Lisas Schulalltag ist viel anstrengender als der ihrer Mitschüler
Erst langsam kommen wir der Sache auf den Grund. Irgendwie ist es von allem ein bisschen: Lisa fehlt der alte Wohnort, wo ihre langjährigen Freunde leben. Außerdem muss sie sich in der fremden Stadt alle Wege neu erarbeiten. Dadurch ist sie wieder mehr auf fremde Hilfe angewiesen – in einem Alter, in dem man immer selbstständiger wird. Nicht zuletzt ist der Unterricht in der Oberstufe anspruchsvoller im Vergleich zur Mittelstufe. Die Lehrbuchtexte sind umfangreicher, das Lesen in Blindenschrift dauert aber länger als das Lesen bei Sehenden.
Wenn Lisa endlich das richtige Arbeitsblatt auf dem Laptop gefunden und bearbeitet hat, stellen die Mitschüler bereits die Antworten zu den Aufgaben vor. Lisa hat Mühe, so schnell alles zu verstehen und mitzuschreiben. Ihr Schultag ist, das wird mir allmählich bewusst, viel anstrengender als der ihrer Mitschüler. Kein Wunder also, dass sie nach der Schule mehrere Stunden schläft. So bleibt wenig Zeit für Hobbys oder neue Freundschaften; Lisa fehlen ein Ausgleich und gemeinsame Unternehmungen mit ihren Mitschülern. Alle sind nett und hilfsbereit, engere Kontakte entwickeln sich jedoch nicht.
Seitdem sie ein klares Ziel vor Augen hat, ist sie aktiver, schreibt bessere Noten, ist fröhlicher
Das schwache Halbjahreszeugnis dokumentiert daher vermutlich weniger das Fachwissen als die unglücklichen Umstände. Dennoch: Mit schlechten Noten wird es mit der Versetzung nichts. Lisa möchte auf keinen Fall wiederholen, sondern wie ihre Mitschüler in einigen Jahren das häusliche Nest verlassen. Der Förderlehrer, der Lisa intensiver begleitet als wir Fachlehrer, findet eine Lösung. Lisa wird zum neuen Schuljahr auf ein berufliches Gymnasium gehen, dessen Schwerpunkte mehr zu ihren Interessen passen. Dieser Weg, nach der zehnten Klasse die Schule zu wechseln, ist auch bei Sehenden nicht unüblich. Seitdem das Mädchen ein klares Ziel vor Augen hat, ist es aktiver im Unterricht, schreibt bessere Noten, ist fröhlicher: Auch das ist nicht untypisch.

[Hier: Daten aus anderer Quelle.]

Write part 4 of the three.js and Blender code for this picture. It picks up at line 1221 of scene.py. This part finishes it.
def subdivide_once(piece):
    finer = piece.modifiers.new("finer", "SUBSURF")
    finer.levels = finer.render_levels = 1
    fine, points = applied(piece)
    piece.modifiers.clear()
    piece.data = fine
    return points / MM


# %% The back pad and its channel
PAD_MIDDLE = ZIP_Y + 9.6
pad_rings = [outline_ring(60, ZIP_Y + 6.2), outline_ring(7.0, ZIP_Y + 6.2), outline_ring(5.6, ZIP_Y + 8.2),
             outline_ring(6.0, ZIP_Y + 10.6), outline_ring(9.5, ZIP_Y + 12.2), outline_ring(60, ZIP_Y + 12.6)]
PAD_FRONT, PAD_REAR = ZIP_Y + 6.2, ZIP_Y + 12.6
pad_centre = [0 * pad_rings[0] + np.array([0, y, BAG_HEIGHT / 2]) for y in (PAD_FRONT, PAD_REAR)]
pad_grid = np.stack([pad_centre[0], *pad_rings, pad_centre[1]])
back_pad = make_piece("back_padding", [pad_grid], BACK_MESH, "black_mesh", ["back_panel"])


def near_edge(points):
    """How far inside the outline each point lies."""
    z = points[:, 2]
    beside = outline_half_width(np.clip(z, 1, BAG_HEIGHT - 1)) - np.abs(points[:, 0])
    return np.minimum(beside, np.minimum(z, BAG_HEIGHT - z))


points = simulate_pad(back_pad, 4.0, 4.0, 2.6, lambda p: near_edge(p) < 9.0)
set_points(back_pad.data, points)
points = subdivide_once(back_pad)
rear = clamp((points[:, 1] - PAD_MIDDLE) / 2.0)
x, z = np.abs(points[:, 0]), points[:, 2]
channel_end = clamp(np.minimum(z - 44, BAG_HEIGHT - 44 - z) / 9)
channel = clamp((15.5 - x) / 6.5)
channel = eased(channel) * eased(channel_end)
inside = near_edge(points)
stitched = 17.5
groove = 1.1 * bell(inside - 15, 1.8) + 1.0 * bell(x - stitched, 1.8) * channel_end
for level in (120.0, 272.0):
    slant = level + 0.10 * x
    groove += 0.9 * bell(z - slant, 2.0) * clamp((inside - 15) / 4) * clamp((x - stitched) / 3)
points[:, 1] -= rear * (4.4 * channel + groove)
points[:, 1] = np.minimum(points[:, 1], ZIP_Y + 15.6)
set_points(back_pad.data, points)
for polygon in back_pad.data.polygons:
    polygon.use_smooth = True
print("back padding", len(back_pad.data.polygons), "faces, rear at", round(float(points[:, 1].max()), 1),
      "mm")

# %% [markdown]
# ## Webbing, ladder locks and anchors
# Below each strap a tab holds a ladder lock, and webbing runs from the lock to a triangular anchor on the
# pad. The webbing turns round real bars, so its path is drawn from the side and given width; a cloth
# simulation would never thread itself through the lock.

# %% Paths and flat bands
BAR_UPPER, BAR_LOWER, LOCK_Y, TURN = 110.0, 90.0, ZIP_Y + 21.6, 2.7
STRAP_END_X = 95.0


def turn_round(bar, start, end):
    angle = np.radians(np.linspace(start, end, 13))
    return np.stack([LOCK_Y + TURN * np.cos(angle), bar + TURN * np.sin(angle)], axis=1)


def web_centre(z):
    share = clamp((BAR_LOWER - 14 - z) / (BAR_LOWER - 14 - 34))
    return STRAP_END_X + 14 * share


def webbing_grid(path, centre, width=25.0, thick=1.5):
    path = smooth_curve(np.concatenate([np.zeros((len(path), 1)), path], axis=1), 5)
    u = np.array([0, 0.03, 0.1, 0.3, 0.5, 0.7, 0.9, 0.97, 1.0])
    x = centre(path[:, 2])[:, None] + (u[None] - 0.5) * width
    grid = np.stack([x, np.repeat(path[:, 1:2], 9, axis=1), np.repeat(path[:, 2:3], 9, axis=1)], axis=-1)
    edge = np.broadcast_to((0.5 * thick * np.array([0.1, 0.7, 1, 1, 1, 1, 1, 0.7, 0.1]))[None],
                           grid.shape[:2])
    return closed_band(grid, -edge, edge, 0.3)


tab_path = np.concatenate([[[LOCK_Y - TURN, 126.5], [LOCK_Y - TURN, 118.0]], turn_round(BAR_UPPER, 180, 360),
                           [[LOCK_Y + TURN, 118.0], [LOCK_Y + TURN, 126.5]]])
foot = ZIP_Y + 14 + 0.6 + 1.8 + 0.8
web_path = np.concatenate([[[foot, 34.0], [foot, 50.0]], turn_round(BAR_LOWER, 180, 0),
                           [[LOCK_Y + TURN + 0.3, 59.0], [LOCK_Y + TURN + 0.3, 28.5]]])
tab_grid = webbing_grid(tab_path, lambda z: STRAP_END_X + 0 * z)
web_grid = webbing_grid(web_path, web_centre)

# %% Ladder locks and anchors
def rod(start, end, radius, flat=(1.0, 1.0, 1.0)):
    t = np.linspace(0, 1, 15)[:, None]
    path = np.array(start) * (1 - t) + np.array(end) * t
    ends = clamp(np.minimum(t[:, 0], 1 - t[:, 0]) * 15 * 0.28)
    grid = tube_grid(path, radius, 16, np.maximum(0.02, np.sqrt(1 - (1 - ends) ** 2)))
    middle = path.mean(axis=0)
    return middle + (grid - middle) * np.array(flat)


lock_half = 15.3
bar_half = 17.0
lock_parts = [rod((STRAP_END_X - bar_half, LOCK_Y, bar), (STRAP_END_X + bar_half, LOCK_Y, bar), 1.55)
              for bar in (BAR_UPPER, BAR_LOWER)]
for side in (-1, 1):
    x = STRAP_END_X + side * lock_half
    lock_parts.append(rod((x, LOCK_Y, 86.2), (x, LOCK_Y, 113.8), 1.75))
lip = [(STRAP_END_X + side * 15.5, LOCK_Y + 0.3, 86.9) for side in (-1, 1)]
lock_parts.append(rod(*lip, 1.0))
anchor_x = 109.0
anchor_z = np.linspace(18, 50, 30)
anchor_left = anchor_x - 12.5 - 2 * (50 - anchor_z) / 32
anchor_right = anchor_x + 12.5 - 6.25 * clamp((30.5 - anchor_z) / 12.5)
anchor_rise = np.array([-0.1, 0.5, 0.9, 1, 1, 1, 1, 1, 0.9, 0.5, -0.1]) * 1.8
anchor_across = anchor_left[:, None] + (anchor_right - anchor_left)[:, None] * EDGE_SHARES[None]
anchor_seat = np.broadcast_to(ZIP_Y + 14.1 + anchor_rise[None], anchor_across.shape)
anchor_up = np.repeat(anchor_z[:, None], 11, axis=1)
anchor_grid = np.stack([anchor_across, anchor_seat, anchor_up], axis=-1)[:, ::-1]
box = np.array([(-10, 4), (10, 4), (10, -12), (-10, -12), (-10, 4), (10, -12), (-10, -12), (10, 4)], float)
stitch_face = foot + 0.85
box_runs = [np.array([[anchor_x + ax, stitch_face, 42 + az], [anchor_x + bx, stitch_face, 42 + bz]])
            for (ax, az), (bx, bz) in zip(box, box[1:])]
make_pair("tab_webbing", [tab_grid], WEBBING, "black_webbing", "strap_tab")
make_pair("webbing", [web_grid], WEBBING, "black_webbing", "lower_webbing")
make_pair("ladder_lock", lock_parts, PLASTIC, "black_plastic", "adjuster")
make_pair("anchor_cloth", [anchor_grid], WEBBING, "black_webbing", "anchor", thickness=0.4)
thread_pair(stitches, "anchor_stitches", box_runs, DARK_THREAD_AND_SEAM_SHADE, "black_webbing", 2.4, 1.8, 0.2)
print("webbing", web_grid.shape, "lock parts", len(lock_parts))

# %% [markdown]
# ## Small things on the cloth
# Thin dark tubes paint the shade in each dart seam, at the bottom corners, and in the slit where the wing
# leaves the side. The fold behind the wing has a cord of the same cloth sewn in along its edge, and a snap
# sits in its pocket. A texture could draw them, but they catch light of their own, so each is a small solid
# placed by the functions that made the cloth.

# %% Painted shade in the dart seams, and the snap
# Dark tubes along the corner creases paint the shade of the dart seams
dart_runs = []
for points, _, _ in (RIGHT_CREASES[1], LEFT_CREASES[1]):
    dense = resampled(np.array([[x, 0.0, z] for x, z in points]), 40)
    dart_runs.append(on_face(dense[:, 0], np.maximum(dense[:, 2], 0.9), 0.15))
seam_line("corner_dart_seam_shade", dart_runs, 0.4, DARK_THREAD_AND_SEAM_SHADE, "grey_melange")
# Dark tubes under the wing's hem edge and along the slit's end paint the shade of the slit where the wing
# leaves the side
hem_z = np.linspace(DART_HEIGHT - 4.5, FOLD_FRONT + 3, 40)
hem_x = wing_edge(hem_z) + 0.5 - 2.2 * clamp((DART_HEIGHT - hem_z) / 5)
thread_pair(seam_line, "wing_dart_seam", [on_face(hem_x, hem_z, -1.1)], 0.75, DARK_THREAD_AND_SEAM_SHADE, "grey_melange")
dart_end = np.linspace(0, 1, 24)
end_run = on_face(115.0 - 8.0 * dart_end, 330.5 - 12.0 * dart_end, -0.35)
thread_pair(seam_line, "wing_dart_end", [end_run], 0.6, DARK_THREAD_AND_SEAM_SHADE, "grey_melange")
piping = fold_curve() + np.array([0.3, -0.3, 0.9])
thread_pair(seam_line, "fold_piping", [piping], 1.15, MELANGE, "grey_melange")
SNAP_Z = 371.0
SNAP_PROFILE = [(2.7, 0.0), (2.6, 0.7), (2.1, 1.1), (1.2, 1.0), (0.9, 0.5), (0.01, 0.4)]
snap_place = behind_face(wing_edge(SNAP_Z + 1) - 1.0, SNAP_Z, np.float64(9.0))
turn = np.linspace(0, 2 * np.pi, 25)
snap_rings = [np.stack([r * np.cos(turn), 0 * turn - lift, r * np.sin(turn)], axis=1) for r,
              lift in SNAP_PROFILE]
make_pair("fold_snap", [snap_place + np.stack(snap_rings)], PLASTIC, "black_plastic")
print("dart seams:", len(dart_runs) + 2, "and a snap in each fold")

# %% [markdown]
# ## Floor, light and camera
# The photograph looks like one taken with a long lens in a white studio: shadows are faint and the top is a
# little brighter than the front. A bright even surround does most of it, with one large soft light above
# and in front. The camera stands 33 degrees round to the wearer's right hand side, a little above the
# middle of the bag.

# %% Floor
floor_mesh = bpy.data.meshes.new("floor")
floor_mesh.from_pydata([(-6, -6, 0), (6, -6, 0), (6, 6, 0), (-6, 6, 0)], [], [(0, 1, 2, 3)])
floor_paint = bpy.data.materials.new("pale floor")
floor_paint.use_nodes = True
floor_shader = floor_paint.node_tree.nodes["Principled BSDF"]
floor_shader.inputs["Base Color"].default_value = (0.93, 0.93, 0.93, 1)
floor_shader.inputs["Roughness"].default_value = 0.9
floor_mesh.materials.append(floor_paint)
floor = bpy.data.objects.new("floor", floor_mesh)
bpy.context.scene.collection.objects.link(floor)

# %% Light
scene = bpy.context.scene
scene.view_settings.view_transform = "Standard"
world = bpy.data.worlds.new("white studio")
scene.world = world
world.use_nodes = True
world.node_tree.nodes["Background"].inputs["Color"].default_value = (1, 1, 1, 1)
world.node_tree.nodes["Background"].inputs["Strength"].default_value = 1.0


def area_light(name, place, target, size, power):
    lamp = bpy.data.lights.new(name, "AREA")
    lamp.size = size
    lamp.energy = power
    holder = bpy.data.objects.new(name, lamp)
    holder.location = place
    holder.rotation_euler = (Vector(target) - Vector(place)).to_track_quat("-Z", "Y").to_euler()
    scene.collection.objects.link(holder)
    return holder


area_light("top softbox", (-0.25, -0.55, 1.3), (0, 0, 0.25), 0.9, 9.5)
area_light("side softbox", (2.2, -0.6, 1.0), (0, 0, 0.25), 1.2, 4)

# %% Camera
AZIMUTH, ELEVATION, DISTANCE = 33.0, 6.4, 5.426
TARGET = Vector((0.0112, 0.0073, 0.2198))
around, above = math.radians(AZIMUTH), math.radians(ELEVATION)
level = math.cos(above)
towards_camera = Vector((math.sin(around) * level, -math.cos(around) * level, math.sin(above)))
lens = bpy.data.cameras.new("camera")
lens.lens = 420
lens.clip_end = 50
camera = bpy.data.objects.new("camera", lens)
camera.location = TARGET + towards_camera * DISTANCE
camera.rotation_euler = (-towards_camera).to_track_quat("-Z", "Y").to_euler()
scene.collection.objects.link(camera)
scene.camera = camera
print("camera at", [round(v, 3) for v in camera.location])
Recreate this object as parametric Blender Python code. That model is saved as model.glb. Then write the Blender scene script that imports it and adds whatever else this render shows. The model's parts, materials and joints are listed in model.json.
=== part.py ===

Sind wir also gescheitert?
Es bleibt die unbequeme Frage, ob wir als Lehrer bzw. Schule an der Aufgabe „Inklusion“ gescheitert sind. Nein, finde ich. Wir sind nicht gescheitert, sondern – zumindest ein kleines bisschen – gewachsen. Inklusion kann man nicht von heute auf morgen einführen wie ein neues Lehrwerk (auch wenn ich bisweilen das Gefühl habe, dass genau dies von der Landesregierung gemacht wird). Aber wenn wieder ein Kind mit Handicap an unsere Schule kommen sollte, dann ist es für uns bereits ein wenig mehr Alltag.